For the book, I mean.

(Not a Bruce fan?  Get your own blog).

13 thoughts on “On My Wish List

  1. I like Bruce. I like that most of his songs aren’t silly love songs. I like that he isn’t from California or Seattle. Very few people could write and sing a song like The River. Also, listening to his concerts on Sirius Radio from the 80s and his political prothesizing….I like how he reminds us how lucky we were to have Ronald Reagan as President instead of Jimmie Carter or Fritz Mondale.

  2. My 20 year old son, who is smarter than all of us times two, got mom’s old Fisher turntable out and went to Jerry Raskin’s Needle Doctor and got it running. Pair that up with dad’s old Sony receiver and Bose speakers, he’s got a nice set up.

    He was looking at Half Price Books and bought a used copy of Born to Run, $8 ouch!

    The other day he said he finally played it for the first time. He, being a rap fan, said, “dad, he can really write and the arrangements are terrific, I’ve played it now a few times”.

  3. Mitch, I wish I knew what kind of anti-emetic you take before listening to Springsteen. Here’s a choice quote from The Boss: “This [the admiration of Reagan for “Born in the USA”] was when the Republicans first mastered the art of co-opting anything and everything that seemed fundamentally American, and if you were on the other side, you were somehow unpatriotic,” said Springsteen in a 2005 NPR interview. “I make American music, and I write about the place I live and who I am in my lifetime. Those are the things I’m going to struggle for and fight for.”
    The guy is full of pseudo-blue collar populism, and his musical ability does not give him a pass for his left wing rants, on and off stage. I choose not to listen to him for that reason.

  4. I’ve been more of a fan of his earlier work than the later stuff. Clarence Clemons always was my favorite of the E Street Band.

  5. I think Troy was being funny. If I recall my JCM history….he was signed and billed as a Midwestern Springsteen.

  6. I like the early Springsteen, when he seemed to understand the struggle of becoming an adult and the rage against the World As It Is that most young men experience. His later stuff is ok, but it didn’t tap into me quite the same way as when I discovered his early stuff. I still love “… I’m pulling out of here to win!”

    Honestly, I don’t quite understand why Bruce says that Reagan co-opted “Born in the USA.”

    Born down in a dead man’s town
    The first kick I took was when I hit the ground
    End up like a dog that’s been beat too much
    Till you spend half your life just covering up.

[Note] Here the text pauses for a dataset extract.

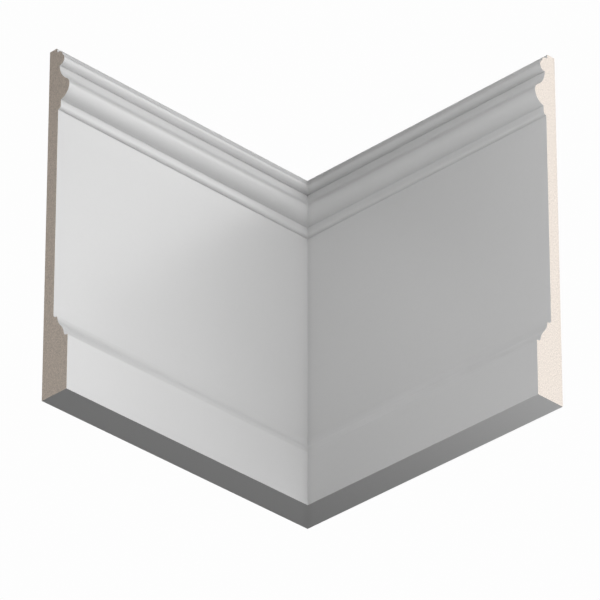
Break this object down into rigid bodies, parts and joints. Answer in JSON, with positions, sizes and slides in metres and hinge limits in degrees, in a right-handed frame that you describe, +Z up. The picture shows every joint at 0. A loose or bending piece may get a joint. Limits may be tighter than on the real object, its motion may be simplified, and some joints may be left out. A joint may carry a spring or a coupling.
{
  "type": "skirting board",
  "caption": "Moulded skirting board turning an inside corner with a mitre: plinth, ogee, flat panel, torus, cove and bead, in white primer with bare cut ends.",
  "frame": {"origin": "the corner of the room at floor level, where the backs of both boards meet the underside", "axes": "+Z up; the left board runs along -Y with its back on X = 0, the right board runs along +X with its back on Y = 0, and both face into the room, which is the +X, -Y quarter"},
  "size_m": [0.16, 0.167, 0.184],
  "materials": {
    "primed_fibreboard": "satin white primer on medium-density fibreboard, with the square-cut ends left bare and light brown"
  },
  "bodies": {
    "root": {"left_board": "primed_fibreboard", "right_board": "primed_fibreboard"}
  },
  "joints": []
}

    Anybody who grew up in the 60s and 70s and had to live through the economy at the time could relate to that. The economic liberals Johnson, with his deficit spending on Vietnam that spawned an inflation monster, and Nixon, with his price controls and Bretton Woods, both created nasty economic conditions. And don’t even get me started on Carter and WIN.

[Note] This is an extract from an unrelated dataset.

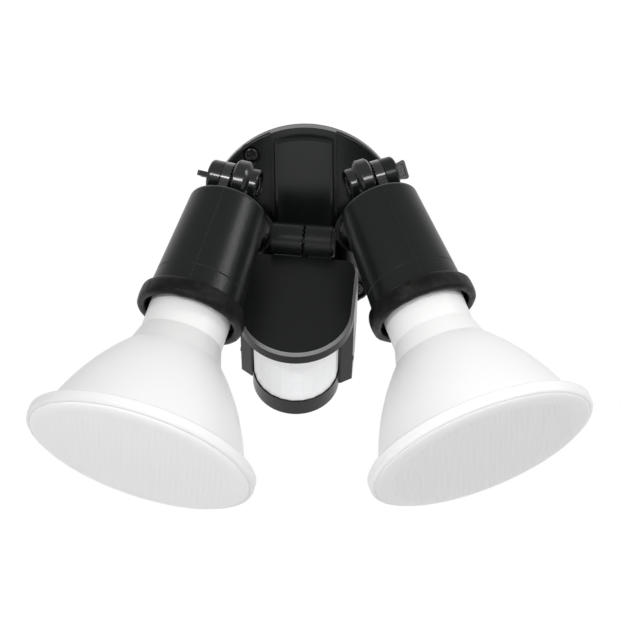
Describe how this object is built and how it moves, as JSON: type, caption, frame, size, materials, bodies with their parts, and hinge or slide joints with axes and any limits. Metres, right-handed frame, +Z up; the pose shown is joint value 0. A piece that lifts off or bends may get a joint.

    Got in a little hometown jam
    So they put a rifle in my hand
    Sent me off to a foreign land
    To go and kill the yellow man

    Ah, you mean the war that Kennedy(D) started, Johnson(D) turned into a massive conflagration, and Nixon(R) finally ended? That war?

    Come back home to the refinery
    Hiring man said “son if it was up to me”
    Went down to see my V.A. man
    He said “son, don’t you understand”

    Who tanked the economy at the time again? And who is the major defender of the status quo at the V.A. again? The VA has been dysfunctional since Johnson(D) to my certain knowledge — you should hear the stories my dad tells of them back in the 60s….

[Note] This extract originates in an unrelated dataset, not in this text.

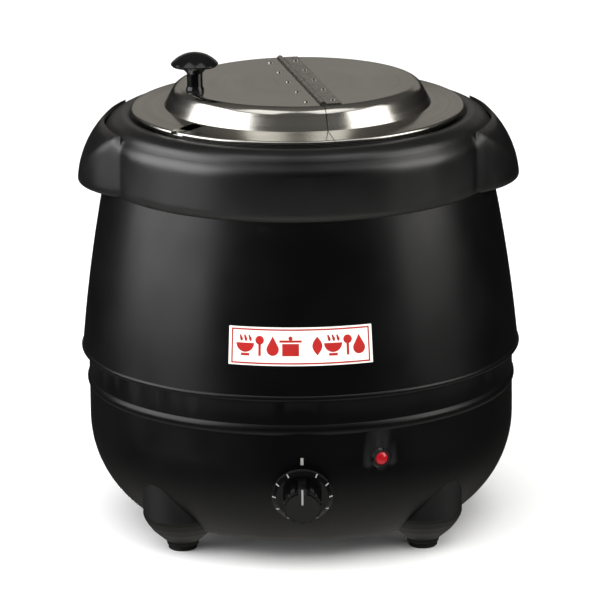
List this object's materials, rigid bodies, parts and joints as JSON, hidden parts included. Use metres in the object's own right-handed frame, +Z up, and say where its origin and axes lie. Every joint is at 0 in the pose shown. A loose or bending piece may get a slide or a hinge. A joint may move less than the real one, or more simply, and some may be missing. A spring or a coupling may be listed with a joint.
{
  "type": "electric soup kettle",
  "caption": "Round wet-heat soup kettle: black shell on feet, collar with hollow grips, lift-out steel pot, lid with a hinged half, rotary thermostat and lamp.",
  "frame": {"origin": "on the kettle's upright axis, in the plane of the table that its pads stand on", "axes": "+Z up, -Y to the front, where the control knob is, +X to the right seen from the front; the cable leaves along +Y"},
  "size_m": [0.34, 0.3748, 0.3743],
  "materials": {
    "black_shell": "semi-gloss black powder coat",
    "black_moulding": "fine satin moulding",
    "black_knob": "polished moulding",
    "leg_plastic": "satin moulding",
    "black_rubber": "matt",
    "pot_steel": "drawn and brushed round the axis",
    "lid_steel": "brushed",
    "hinge_steel": "bright rolled",
    "well_steel": "dull drawn",
    "zinc_plate": "zinc plated",
    "base_steel": "galvanised sheet",
    "element_sheath": "dull heat-stained",
    "ceramic": "matt ceramic",
    "phenolic": "moulded",
    "copper": "drawn",
    "terminal_white": "moulded",
    "brass": "turned",
    "mineral_wool": "felted",
    "wire_brown": "extruded sleeve",
    "wire_red": "extruded sleeve",
    "wire_blue": "extruded sleeve",
    "wire_green": "extruded sleeve",
    "lamp_red": "clear tinted lens",
    "lamp_white": "moulded",
    "print_white": "screen print",
    "label_white": "printed film"
  },
  "bodies": {
    "kettle": {"upper_shell": "black_shell", "lower_shell": "black_shell", "joining_ring": "zinc_plate", "ring_screws": "zinc_plate", "collar": "black_moulding", "collar_screws": "zinc_plate", "well_gasket": "black_rubber", "water_well": "well_steel", "insulation_jacket": "mineral_wool", "base_plate": "base_steel", "base_screws": "zinc_plate", "leg_front_left": "leg_plastic", "leg_front_right": "leg_plastic", "leg_rear_left": "leg_plastic", "leg_rear_right": "leg_plastic", "pad_front_left": "black_rubber", "pad_front_right": "black_rubber", "pad_rear_left": "black_rubber", "pad_rear_right": "black_rubber", "leg_bolts": "zinc_plate", "weld_nuts": "zinc_plate", "heating_element": "element_sheath", "element_terminals": "ceramic", "element_clamp": "zinc_plate", "clamp_studs": "zinc_plate", "clamp_nuts": "zinc_plate", "thermostat_body": "phenolic", "thermostat_screws": "zinc_plate", "thermostat_bulb": "copper", "capillary_tube": "copper", "thermal_cutout": "ceramic", "terminal_block": "terminal_white", "terminal_screws": "brass", "earth_stud": "brass", "wire_live": "wire_brown", "wire_switched": "wire_red", "wire_neutral": "wire_blue", "wire_earth": "wire_green", "wire_lamp": "wire_red", "lamp_bezel": "black_knob", "lamp_lens": "lamp_red", "lamp_body": "lamp_white", "lamp_nut": "lamp_white", "index_mark": "print_white", "label_plate": "label_white", "cable_bush": "leg_plastic", "cable_bush_nut": "leg_plastic"},
    "control": {"control_knob": "black_knob", "dial_marks": "print_white", "thermostat_shaft": "zinc_plate"},
    "pot": {"inner_pot": "pot_steel"},
    "lid": {"lid_fixed_half": "lid_steel", "hinge_leaf_fixed": "hinge_steel", "hinge_pin": "hinge_steel", "hinge_rivets": "hinge_steel"},
    "flap": {"lid_flap": "lid_steel", "hinge_leaf_flap": "hinge_steel", "flap_rivets": "hinge_steel", "lid_knob": "black_knob", "lid_knob_screw": "zinc_plate"}
  },
  "joints": [
    {"name": "knob_turn", "type": "hinge", "parent": "kettle", "child": "control", "pos_m": [0, -0.16222, 0.0645], "axis": [0, 0.9613, 0.2756], "range_deg": [0, 300]},
    {"name": "pot_lift", "type": "slide", "parent": "kettle", "child": "pot", "axis": [0, 0, 1], "range_m": [0, 0.26]},
    {"name": "lid_lift", "type": "slide", "parent": "pot", "child": "lid", "axis": [0, 0, 1], "range_m": [0, 0.24]},
    {"name": "flap_hinge", "type": "hinge", "parent": "lid", "child": "flap", "pos_m": [0.00295, 0.00057, 0.3445], "axis": [-0.1908, 0.9816, 0], "range_deg": [0, 140]}
  ]
}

    I had a brother at Khe Sahn
    Fighting off the Viet Cong
    They’re still there, he’s all gone

    He had a woman he loved in Saigon
    I got a picture of him in her arms now

    Who was President during Khe Sahn? Somehow I think he had a (D) after his name since it was 1968…

    Oh yes, and who was in control of Congress and refused to honor Nixon’s agreement to come to the aid of the South Vietnamese government in its hour of need? Strange, but I believe that that group also was majority (D). So yes, they’re still there in Khe Sahn, but only because of Democrats without honor.

    Down in the shadow of the penitentiary
    Out by the gas fires of the refinery
    I’m ten years burning down the road
    Nowhere to run ain’t got nowhere to go

    Ten years down the road and Reagan had just begun to tame the stagflation beast and turn the country around from the disastrous liberal economic policies that had taken root during Johnson, Nixon, and Carter. It would be another year or two before the Reagan Recession turned into the Reagan Recovery and America began firing on all cylinders.

    So no, Reagan didn’t co-opt the protest part of “Born to Run”. He embraced it as raging against the powers and policies that were there before he came in. He raged about the ill-advised Democratic war of containment and the idea that you would send men not to win a war, but into a meat grinder that meant their death rather than a victory. Reagan raged against the idea that you should control the economy and impoverish Americans in the name of societal improvement rather than trusting the wisdom of each person to choose what is best for them. But I guess Bruce just refused to see the situation that his chosen policies and political party had created. More’s the shame, because it’s a good song and he didn’t think through who the real villains were.